I’m not sure anything that’s happening is particularly revolutionary w.r.t. tanks. It’s pretty clear that the Russians’ combined arms cooperation is not particularly robust- we see a LOT of lone AFVs getting destroyed on the roads, or in towns, etc… with no infantry around beating the bushes to keep the missile people from shooting at the tanks.

That’s fundamentally no different than the Israelis vs the Egyptian AT-3 Sagger missiles in 1973- they suffered horrific tank losses early on, because they were caught unawares of the missiles and their capabilities. As they figured it out, the losses dropped fast.

The AT-3 Sagger is “manual command line-of-sight” missile that needs to be steered to its target with a joystick by a trained operator.
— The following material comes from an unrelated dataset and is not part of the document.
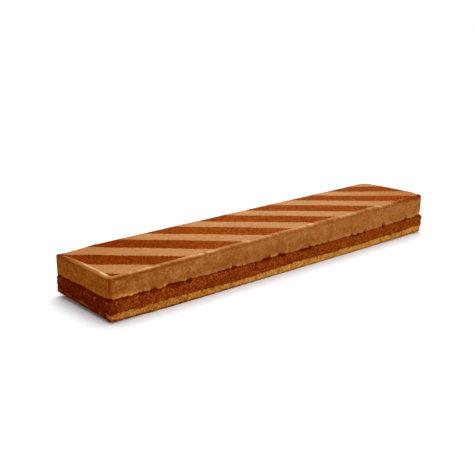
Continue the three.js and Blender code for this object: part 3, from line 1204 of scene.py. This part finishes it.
    def dip(self, points: Array) -> Array:
        """A darker band along the wall, weaker to the right."""
        fading = 1 - 0.8 * smooth(self.form.from_left(points), 180, 260)
        return hump(points[..., 2], self.form.crunch_top + 6.5, 4.5) * fading

    def tone(self, points: Array, knife: Array) -> Array:
        """Works out the wall's tone: mottles that are strongest at the left.

        Args:
            points: Places on the wall.
            knife: The knife marks there.

        Returns:
            One tone for each point.
        """
        left, height = self.form.from_left(points), points[..., 2] - self.form.crunch_top
        strength = 1.1 - 0.35 * smooth(left, 60, 130) - 0.1 * smooth(left, 200, 300)
        mottles = 0.4 * fractal(points, 4.5, 3, 50) + 0.18 * fractal(points, 17, 2, 49)
        mottles += 0.32 * fall(left, 60, 140) * noise(points, 1.2, 68) + 0.12 * knife
        mottles += 0.2 * fall(left, 1.0, 5.0)
        upper = smooth(height, 8, 13) * fall(left, 25, 60)
        return 0.52 + strength * mottles - 0.2 * self.dip(points) - 0.2 * upper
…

The Javelin and NLAW are basically “point and shoot” weapons that more or less automatically find their way to their target and strike the weakest point.
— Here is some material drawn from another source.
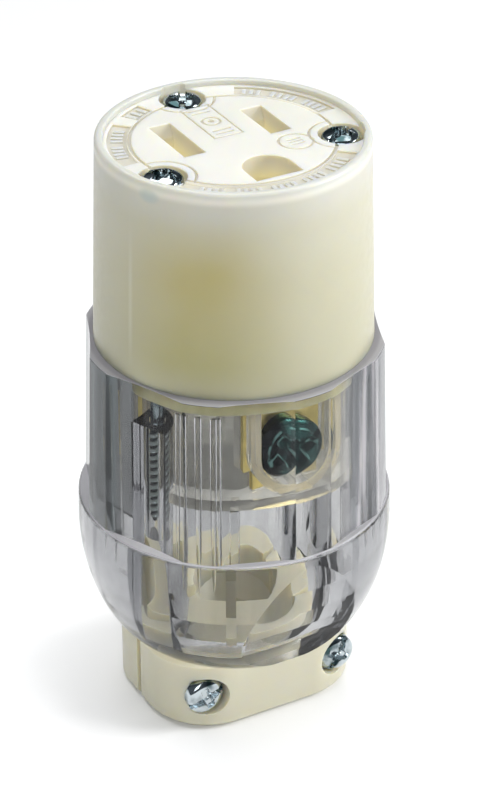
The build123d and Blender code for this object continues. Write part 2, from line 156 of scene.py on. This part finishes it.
# ---------------------------------------------------------------- materials
def nylon_material(name, face):
    m, nt, p = new_mat(name)
    p.inputs["Roughness"].default_value = 0.34
    p.inputs["IOR"].default_value = 1.53
    p.inputs["Subsurface Weight"].default_value = 0.85
    p.inputs["Subsurface Radius"].default_value = (1.0, 0.80, 0.42)
    p.inputs["Subsurface Scale"].default_value = 0.0024
    tc = node(nt, "ShaderNodeTexCoord")
    at = tc.outputs["Object"]
    sep = node(nt, "ShaderNodeSeparateXYZ")
    link(nt, at, sep.inputs[0])
    x, y, z = sep.outputs[0], sep.outputs[1], sep.outputs[2]
    if face:
        # painted shade: the nylon is coloured darker towards the bottom of the side and lightest on the face
        zr2 = node(nt, "ShaderNodeMapRange")
        zr2.inputs["From Min"].default_value = 0.050
        zr2.inputs["From Max"].default_value = 0.0828
        link(nt, z, zr2.inputs["Value"])
        painted_height_shade_ramp = ramp(nt, [(0.0, (0.45, 0.435, 0.30)), (0.18, (0.485, 0.468, 0.335)), (0.55, (0.53, 0.51, 0.375)),
                       (0.80, (0.57, 0.555, 0.44)), (0.93, (0.60, 0.592, 0.52)), (0.966, (0.785, 0.780, 0.730)), (1.0, (0.77, 0.77, 0.73))])
        link(nt, zr2.outputs["Result"], painted_height_shade_ramp.inputs["Fac"])
        colour = painted_height_shade_ramp.outputs["Color"]
        # painted shade: a soft tan patch darkens the side where it lies in shadow; part of its tint is the metal inside
        # showing through the wall
        ang = maths(nt, "ARCTAN2", x, maths(nt, "MULTIPLY", y, -1.0))
        da = maths(nt, "ABSOLUTE", maths(nt, "ADD", ang, 0.74))
        wide = span(nt, da, 0.06, 0.80, 1.0, 0.0)
        tall = maths(nt, "MULTIPLY", span(nt, z, 0.0525, 0.0595), span(nt, z, 0.0705, 0.0800, 1.0, 0.0))
        painted_shade_patch = maths(nt, "MULTIPLY", maths(nt, "MULTIPLY", wide, tall), maths(nt, "ADD", noise(nt, at, 70.0), 0.40), True)
        tan = blend(nt, span(nt, z, 0.056, 0.072), (0.395, 0.370, 0.155), (0.47, 0.405, 0.145))
        colour = blend(nt, maths(nt, "MULTIPLY", painted_shade_patch, 0.86), colour, tan)
        # faint upright glint on the side
        dg = maths(nt, "DIVIDE", maths(nt, "ABSOLUTE", maths(nt, "ADD", ang, 1.295)), 0.030)
        glint = maths(nt, "MULTIPLY", span(nt, dg, 0.0, 1.0, 1.0, 0.0), maths(nt, "MULTIPLY", span(nt, z, 0.055, 0.063), span(nt, z, 0.068, 0.078, 1.0, 0.0)))
        colour = blend(nt, maths(nt, "MULTIPLY", glint, 0.32), colour, (0.70, 0.70, 0.64))
        # painted shade: recessed floors and the walls of the holes are coloured darker than the face
        rad = maths(nt, "SQRT", maths(nt, "ADD", maths(nt, "MULTIPLY", x, x), maths(nt, "MULTIPLY", y, y)))
        inside = maths(nt, "LESS_THAN", rad, 0.01632)
        low = span(nt, z, 0.08152, 0.08169, 1.0, 0.0)
        painted_recess_shade = maths(nt, "MULTIPLY", inside, low)
        colour = blend(nt, maths(nt, "MULTIPLY", painted_recess_shade, 0.95), colour, (0.575, 0.55, 0.475))
        painted_hole_shade = maths(nt, "MULTIPLY", inside, span(nt, z, 0.0781, 0.0808, 1.0, 0.0))
        colour = blend(nt, maths(nt, "MULTIPLY", painted_hole_shade, 0.85), colour, (0.68, 0.62, 0.33))
        # thin translucent rim
        rim = maths(nt, "MULTIPLY", maths(nt, "GREATER_THAN", rad, 0.01630), span(nt, z, 0.0811, 0.0822))
        colour = blend(nt, maths(nt, "MULTIPLY", rim, 0.85), colour, (0.55, 0.57, 0.56))
        # the screw seats lie close under the outer wall and show as faint bluish spots
        for a0 in (math.radians(-64.5), math.radians(67.5)):
            da = maths(nt, "DIVIDE", maths(nt, "ADD", ang, -a0), 0.105)
            dz = maths(nt, "DIVIDE", maths(nt, "ADD", z, -0.0808), 0.0012)
            spot = maths(nt, "ADD", maths(nt, "MULTIPLY", da, da), maths(nt, "MULTIPLY", dz, dz))
            spot = maths(nt, "MULTIPLY", span(nt, spot, 0.0, 1.0, 0.55, 0.0), maths(nt, "GREATER_THAN", rad, 0.0168))
            colour = blend(nt, spot, colour, (0.40, 0.50, 0.52))
        # painted glow: emission on the walls of the holes stands in for light coming through them
        painted_glow = maths(nt, "MULTIPLY", inside, maths(nt, "MULTIPLY", span(nt, z, 0.0728, 0.0771), span(nt, z, 0.0786, 0.0818, 1.0, 0.25)))
        painted_glow = maths(nt, "MULTIPLY", painted_glow, maths(nt, "LESS_THAN", z, 0.08163))
        link(nt, maths(nt, "MULTIPLY", painted_glow, 0.31), p.inputs["Emission Strength"])
        p.inputs["Emission Color"].default_value = (0.92, 0.83, 0.52, 1)
    else:
        colour = (0.62, 0.595, 0.47)
    mottle = ramp(nt, [(0.3, (0.94, 0.94, 0.91)), (0.7, (1.0, 1.0, 1.0))], "LINEAR")
    link(nt, noise(nt, at, 60.0), mottle.inputs["Fac"])
    colour = blend(nt, 1.0, colour, mottle.outputs["Color"], "MULTIPLY")
    link(nt, colour, p.inputs["Base Color"])
    rough = noise(nt, at, 900.0, 3.0)
    link(nt, span(nt, rough, 0.3, 0.7, 0.30, 0.40), p.inputs["Roughness"])
    bump(nt, p, noise(nt, at, 2600.0), 0.06, 0.0001)
    return m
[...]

Also I think these small drones are a fundamental difference. Take the Switchblade drone for example. There are two main variants:

The Switchblade 300 that is man-portable, has a range of about 6 miles, and is suitable for destroying a truck or other soft target.

The Switchblade 600 is bigger, has a range of about 25 miles, can loiter for 20 minutes, and can blow up a tank with a Javelin-like guided missile.

Both are single-use “suicide drones” and cost a fraction of what a tank costs. And they engage the tank from much further away than the tank can shoot. They also seem like they are too small for anti-aircraft to deal with effectively.

It seems to me it doesn’t matter if you have infantry supporting the tank because the drone operator is 20 miles away and his buddy just blew up the BMP carrying the infantry.

That’s where air superiority comes into play, keeping the ground for more than 20 miles away clear, or at the least, quickly retaliating against any attacks.

(Not that Russia has air superiority, which is the whole point as to why they are having as hard a time as they are.)